When you post on Instagram your images shuffle over and your whole grid of images, all the way back to your first post shuffle over. Rows change contents.

I know there are folks who really plan the organization of their posts so that there is some type of cohesive whole going on. But since my interests are diverse I’m simply posting what I’ve been drawing lately, what I am baking, what I was drawing in the past but I just found in my archive that was never posted on Instagram because I’m a late adopter…

To me, a quick look, these become one composition. The dog having eaten some of the potato rolls (he looks a little guilty doesn’t he), and the man having noticed. Or…?

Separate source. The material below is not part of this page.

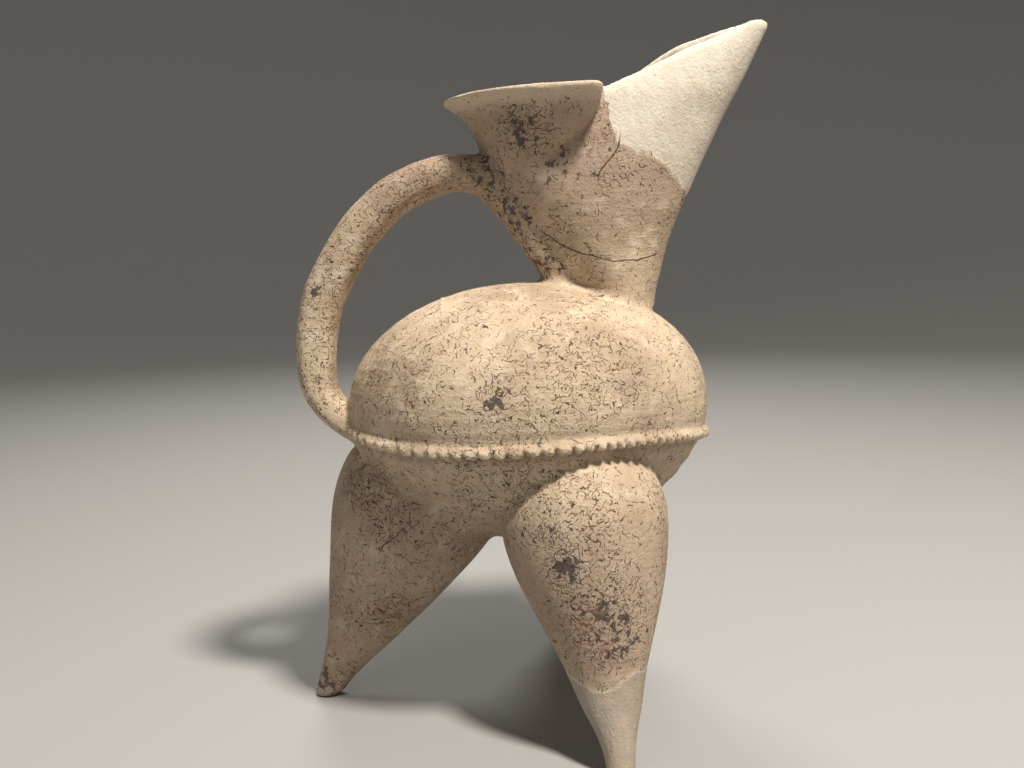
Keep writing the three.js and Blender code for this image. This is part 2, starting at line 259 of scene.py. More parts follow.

But Thursday when I posted and the images shifted, I noticed a couple lines were organizing in a fun way. I did a series of screen captures because it will be a couple more postings before these individual sets appear again, and I thought it was too funny not to document.

Sometimes favorite images align in one row. All of these (the three immediately above) are amongst my favorite portraits of last year. Nathan in the billed cap on the right is perhaps my favorite painting of 2023. And the center portrait sits in the hall as I come out of my studio and it just makes me happy to see that face staring at me in recognition as I come and go.

Recognition, that’s another thing that interests me about these line ups. And it’s another reason I paint portraits. I’m recognizing something in every portrait I paint.  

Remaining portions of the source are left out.